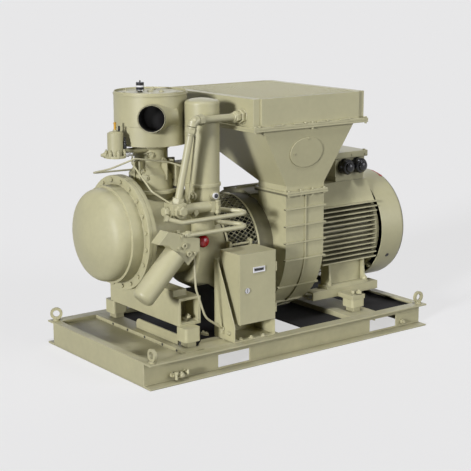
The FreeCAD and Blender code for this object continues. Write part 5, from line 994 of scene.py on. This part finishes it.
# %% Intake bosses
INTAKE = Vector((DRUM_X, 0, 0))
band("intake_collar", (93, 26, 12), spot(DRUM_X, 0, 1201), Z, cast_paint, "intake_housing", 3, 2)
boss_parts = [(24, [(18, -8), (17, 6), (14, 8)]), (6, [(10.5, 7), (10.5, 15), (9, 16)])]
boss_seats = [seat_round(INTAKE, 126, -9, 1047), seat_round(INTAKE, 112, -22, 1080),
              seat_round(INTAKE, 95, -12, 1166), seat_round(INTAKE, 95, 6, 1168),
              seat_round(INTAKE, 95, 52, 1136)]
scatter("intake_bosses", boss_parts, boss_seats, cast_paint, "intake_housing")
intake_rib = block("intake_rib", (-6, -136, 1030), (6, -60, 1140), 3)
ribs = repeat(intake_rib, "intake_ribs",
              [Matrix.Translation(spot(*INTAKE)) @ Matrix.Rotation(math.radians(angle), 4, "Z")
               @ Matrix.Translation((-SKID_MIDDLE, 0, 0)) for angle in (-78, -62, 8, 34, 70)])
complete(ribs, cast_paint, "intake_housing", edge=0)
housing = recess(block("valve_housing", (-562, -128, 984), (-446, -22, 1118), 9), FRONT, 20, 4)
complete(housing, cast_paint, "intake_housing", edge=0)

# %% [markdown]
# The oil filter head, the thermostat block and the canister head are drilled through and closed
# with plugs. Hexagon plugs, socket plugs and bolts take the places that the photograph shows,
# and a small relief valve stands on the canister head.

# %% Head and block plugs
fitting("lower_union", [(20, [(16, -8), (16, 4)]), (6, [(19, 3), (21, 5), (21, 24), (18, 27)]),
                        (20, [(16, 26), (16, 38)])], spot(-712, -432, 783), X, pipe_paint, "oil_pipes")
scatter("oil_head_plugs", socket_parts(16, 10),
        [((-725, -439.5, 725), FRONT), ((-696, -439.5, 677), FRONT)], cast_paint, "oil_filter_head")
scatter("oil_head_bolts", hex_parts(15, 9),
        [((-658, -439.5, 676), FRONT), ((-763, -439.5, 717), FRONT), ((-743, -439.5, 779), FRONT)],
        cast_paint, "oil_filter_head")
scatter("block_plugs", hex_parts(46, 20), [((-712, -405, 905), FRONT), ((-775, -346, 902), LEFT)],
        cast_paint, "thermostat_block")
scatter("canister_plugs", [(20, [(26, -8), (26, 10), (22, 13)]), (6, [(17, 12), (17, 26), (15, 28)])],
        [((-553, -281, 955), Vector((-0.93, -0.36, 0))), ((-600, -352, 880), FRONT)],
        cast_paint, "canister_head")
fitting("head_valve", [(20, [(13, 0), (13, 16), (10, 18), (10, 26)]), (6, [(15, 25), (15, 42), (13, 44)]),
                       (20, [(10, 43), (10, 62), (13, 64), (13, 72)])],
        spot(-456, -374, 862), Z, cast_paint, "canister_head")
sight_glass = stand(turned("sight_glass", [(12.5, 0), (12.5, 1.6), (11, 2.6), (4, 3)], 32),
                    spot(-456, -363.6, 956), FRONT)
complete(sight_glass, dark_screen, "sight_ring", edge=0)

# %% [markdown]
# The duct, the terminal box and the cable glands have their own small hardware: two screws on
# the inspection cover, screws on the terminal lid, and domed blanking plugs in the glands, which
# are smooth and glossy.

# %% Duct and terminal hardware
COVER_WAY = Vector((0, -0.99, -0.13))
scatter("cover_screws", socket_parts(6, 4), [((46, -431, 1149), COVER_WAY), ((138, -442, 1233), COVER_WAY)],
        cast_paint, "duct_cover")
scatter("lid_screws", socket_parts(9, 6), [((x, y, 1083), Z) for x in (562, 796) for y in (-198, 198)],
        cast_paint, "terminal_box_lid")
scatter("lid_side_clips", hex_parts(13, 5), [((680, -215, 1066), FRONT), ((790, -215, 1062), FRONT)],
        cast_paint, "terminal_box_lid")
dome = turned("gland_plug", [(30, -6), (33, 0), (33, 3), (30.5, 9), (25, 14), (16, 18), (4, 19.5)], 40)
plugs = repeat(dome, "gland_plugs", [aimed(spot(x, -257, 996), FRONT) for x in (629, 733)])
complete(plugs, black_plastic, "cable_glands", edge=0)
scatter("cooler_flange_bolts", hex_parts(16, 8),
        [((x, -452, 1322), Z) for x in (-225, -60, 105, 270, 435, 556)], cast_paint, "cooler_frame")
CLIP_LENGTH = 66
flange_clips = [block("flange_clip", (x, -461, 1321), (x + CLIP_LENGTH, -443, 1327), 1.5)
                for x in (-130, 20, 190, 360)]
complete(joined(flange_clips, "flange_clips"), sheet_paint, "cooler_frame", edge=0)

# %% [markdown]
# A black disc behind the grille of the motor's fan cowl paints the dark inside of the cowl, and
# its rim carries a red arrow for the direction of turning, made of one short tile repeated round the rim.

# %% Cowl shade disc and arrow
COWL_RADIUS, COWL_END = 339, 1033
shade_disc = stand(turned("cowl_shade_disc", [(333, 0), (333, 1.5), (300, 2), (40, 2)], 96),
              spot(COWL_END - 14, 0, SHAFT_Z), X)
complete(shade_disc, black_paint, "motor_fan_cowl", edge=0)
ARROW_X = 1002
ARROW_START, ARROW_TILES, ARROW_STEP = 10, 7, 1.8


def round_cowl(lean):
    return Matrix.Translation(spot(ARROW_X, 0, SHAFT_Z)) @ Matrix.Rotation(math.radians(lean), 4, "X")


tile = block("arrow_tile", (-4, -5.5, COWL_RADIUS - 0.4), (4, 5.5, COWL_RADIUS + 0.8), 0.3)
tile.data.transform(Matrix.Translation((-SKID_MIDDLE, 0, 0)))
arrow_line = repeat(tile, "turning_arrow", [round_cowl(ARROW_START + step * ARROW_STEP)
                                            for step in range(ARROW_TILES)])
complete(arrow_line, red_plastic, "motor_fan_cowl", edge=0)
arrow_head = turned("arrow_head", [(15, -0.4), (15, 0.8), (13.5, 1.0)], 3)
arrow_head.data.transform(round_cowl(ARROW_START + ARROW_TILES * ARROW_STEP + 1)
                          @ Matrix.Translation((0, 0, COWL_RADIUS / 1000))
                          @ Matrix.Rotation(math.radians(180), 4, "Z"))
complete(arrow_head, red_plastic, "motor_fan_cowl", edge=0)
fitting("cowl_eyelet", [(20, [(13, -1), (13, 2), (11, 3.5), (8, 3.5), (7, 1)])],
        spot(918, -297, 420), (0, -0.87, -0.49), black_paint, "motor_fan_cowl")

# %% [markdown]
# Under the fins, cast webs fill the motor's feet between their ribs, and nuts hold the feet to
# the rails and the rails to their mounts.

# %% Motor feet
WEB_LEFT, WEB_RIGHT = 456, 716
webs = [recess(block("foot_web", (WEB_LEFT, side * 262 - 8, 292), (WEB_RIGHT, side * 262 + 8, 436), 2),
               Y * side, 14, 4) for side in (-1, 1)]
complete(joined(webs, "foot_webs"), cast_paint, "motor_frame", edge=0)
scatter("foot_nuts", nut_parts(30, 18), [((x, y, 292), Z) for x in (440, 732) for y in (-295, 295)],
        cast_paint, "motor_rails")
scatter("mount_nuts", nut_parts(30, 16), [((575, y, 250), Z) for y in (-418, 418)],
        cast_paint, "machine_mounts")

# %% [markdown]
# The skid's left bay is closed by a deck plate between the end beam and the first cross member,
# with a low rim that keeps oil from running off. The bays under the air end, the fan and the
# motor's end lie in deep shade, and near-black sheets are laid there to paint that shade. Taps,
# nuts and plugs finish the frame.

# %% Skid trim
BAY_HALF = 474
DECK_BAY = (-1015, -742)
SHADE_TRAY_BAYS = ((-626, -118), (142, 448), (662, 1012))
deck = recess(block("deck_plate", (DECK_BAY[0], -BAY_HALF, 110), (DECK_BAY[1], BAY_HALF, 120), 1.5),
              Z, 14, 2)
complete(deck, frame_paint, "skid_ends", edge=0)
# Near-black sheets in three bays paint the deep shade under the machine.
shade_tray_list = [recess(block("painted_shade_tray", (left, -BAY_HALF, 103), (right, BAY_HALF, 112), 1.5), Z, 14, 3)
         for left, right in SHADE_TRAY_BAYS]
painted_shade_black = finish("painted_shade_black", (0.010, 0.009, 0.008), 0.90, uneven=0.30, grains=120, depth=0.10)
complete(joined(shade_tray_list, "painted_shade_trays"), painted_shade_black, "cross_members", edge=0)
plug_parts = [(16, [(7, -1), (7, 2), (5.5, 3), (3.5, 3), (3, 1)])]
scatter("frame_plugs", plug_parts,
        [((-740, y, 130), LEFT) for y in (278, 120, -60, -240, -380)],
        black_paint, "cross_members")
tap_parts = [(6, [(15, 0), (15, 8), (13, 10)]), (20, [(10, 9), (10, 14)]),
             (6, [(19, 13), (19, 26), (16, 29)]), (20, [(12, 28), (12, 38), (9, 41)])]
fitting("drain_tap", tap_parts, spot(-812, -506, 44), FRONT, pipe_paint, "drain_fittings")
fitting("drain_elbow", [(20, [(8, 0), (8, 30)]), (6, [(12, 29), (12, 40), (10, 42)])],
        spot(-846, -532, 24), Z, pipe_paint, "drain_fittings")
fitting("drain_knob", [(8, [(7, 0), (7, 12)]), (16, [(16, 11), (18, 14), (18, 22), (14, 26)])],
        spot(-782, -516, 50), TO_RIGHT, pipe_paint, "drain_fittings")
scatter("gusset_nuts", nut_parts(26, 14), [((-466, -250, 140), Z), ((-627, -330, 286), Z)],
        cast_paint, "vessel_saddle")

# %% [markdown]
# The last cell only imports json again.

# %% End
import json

========================================

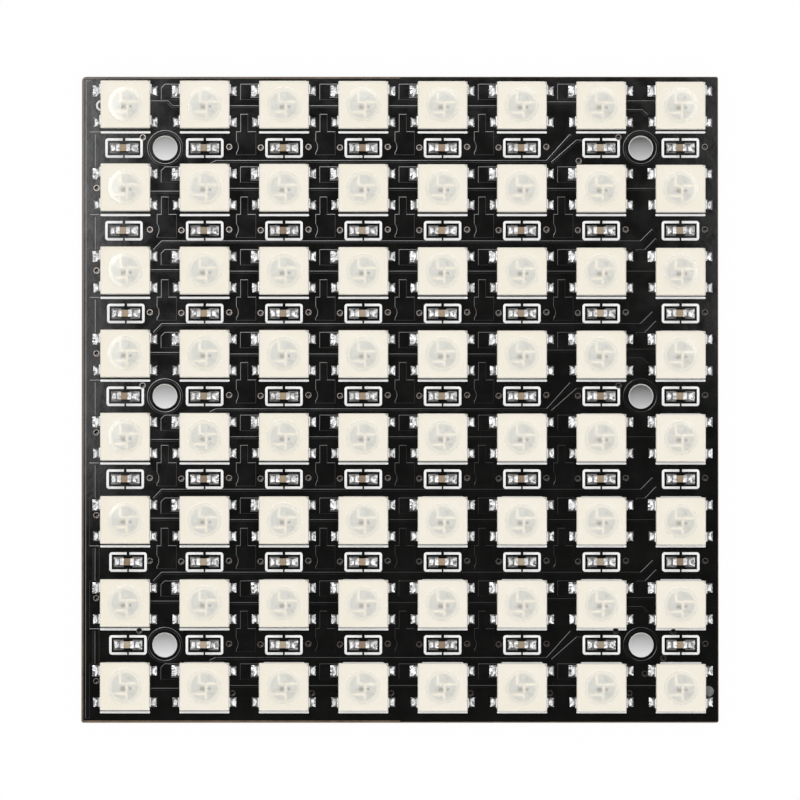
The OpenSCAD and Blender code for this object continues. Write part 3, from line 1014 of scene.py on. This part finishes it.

========================================

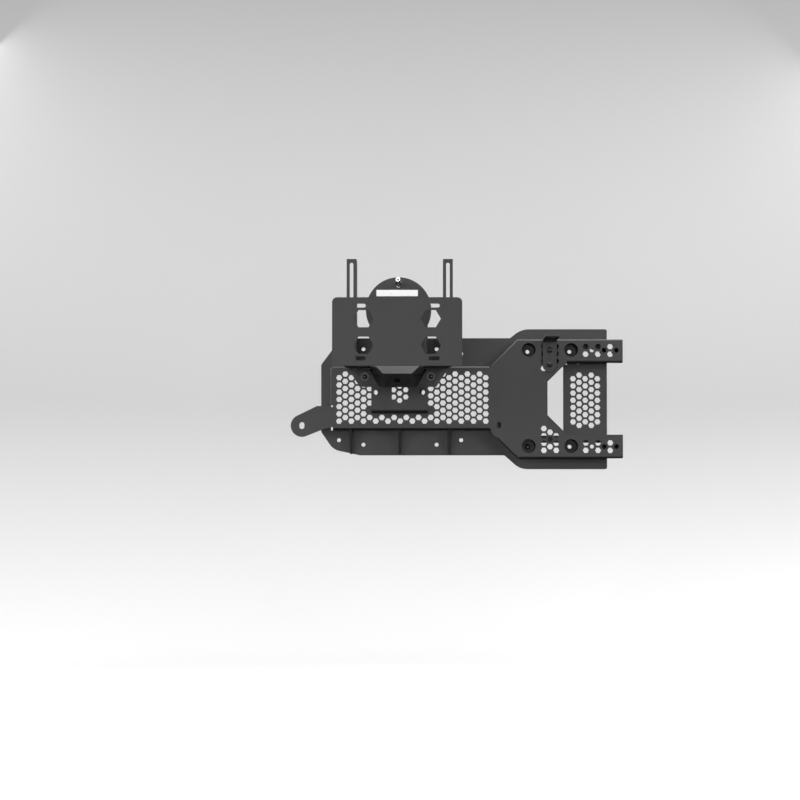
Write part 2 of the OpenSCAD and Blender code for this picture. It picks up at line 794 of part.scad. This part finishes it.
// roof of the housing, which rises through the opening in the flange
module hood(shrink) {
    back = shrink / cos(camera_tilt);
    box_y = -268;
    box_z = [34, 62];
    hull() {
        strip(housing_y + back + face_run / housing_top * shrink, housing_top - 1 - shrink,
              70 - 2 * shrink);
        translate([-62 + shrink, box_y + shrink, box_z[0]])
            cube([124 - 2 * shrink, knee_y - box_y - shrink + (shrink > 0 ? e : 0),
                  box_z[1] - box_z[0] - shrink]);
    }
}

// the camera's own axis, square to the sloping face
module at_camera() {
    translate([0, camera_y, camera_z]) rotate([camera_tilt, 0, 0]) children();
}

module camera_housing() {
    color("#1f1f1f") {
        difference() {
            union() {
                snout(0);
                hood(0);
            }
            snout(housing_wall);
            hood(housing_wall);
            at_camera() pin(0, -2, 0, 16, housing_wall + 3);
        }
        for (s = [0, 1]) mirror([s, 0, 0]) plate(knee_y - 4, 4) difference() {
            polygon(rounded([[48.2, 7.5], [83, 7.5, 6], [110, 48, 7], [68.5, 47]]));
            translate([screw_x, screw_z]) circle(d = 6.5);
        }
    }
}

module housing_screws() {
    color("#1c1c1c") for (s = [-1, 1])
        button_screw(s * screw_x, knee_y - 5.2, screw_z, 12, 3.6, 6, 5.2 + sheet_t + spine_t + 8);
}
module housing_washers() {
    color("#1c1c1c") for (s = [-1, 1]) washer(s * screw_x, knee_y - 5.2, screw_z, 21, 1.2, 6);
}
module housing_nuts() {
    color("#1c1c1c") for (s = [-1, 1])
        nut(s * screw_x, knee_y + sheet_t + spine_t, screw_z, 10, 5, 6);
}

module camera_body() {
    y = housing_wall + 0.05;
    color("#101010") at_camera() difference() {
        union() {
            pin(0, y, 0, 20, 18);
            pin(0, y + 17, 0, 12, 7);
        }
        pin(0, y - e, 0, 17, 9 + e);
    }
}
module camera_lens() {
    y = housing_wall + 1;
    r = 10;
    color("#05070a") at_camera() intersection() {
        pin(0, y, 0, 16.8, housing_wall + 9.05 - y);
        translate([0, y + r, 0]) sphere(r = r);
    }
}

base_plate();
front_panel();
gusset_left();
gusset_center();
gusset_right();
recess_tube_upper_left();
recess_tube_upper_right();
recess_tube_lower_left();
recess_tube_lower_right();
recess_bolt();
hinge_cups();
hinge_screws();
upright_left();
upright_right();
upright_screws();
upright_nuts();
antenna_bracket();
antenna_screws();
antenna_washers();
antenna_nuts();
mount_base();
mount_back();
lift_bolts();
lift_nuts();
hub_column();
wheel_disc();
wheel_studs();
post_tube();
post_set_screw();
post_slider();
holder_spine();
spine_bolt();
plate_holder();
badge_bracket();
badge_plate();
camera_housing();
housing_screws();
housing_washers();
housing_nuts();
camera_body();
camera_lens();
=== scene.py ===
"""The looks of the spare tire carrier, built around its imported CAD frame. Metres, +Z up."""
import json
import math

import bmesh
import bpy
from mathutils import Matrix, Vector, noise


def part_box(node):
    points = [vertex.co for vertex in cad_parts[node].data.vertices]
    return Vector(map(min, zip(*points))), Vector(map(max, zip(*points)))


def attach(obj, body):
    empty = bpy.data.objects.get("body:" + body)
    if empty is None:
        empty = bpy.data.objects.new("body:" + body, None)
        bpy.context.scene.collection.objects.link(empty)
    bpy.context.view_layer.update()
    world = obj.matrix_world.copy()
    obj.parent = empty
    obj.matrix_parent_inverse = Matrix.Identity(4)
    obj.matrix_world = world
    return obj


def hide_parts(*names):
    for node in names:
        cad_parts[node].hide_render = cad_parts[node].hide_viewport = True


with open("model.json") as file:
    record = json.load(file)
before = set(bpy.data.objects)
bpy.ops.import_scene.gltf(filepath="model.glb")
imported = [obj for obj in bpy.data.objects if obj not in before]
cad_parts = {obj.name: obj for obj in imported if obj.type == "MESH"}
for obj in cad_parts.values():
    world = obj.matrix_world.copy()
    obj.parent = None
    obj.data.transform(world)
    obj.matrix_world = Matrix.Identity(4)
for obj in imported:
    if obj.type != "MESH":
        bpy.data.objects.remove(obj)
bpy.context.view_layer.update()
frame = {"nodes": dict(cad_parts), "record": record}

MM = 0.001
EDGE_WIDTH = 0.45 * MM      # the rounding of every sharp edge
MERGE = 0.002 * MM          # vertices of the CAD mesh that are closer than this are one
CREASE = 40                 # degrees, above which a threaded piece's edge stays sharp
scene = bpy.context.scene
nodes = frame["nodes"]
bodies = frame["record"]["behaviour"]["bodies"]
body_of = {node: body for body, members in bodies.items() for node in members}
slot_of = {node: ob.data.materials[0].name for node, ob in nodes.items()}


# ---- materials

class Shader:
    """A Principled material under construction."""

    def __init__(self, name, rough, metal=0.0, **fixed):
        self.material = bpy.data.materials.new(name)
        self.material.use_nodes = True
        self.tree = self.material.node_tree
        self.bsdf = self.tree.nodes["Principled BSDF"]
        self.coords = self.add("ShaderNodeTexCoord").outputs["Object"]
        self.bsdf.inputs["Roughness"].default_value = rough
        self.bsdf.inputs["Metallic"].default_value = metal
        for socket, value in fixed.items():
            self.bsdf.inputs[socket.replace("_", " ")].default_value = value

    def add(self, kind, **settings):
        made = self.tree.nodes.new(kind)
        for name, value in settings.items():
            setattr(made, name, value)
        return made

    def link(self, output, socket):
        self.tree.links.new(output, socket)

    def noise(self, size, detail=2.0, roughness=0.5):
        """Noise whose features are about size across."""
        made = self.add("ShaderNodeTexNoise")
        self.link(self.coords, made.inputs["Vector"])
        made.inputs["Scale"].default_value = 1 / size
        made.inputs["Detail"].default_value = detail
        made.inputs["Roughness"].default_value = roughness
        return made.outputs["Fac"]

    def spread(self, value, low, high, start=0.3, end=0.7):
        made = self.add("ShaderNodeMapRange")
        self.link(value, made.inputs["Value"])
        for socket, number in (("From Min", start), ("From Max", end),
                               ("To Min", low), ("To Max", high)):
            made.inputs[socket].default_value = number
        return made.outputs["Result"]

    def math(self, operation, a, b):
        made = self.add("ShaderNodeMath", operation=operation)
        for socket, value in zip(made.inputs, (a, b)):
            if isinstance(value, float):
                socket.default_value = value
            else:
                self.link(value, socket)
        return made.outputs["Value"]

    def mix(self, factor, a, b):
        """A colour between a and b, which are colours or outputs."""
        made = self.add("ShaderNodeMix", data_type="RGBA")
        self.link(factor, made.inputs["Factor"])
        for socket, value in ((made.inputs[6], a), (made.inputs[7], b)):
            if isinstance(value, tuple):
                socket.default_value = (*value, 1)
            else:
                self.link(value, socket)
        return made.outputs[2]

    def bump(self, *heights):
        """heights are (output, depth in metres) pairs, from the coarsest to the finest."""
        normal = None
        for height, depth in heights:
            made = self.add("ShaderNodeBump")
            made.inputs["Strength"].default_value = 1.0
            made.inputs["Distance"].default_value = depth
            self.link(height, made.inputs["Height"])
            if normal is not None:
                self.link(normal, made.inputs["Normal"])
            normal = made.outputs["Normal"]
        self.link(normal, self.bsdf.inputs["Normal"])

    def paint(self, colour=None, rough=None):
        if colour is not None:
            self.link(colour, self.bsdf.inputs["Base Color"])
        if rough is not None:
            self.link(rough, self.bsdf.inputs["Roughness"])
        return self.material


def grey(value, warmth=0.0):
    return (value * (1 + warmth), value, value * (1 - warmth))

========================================

Copy verbatim the line that contains "base_plate();", the line that contains "if empty is", and all lines between them.

base_plate();
front_panel();
gusset_left();
gusset_center();
gusset_right();
recess_tube_upper_left();
recess_tube_upper_right();
recess_tube_lower_left();
recess_tube_lower_right();
recess_bolt();
hinge_cups();
hinge_screws();
upright_left();
upright_right();
upright_screws();
upright_nuts();
antenna_bracket();
antenna_screws();
antenna_washers();
antenna_nuts();
mount_base();
mount_back();
lift_bolts();
lift_nuts();
hub_column();
wheel_disc();
wheel_studs();
post_tube();
post_set_screw();
post_slider();
holder_spine();
spine_bolt();
plate_holder();
badge_bracket();
badge_plate();
camera_housing();
housing_screws();
housing_washers();
housing_nuts();
camera_body();
camera_lens();
=== scene.py ===
"""The looks of the spare tire carrier, built around its imported CAD frame. Metres, +Z up."""
import json
import math

import bmesh
import bpy
from mathutils import Matrix, Vector, noise


def part_box(node):
    points = [vertex.co for vertex in cad_parts[node].data.vertices]
    return Vector(map(min, zip(*points))), Vector(map(max, zip(*points)))


def attach(obj, body):
    empty = bpy.data.objects.get("body:" + body)
    if empty is None:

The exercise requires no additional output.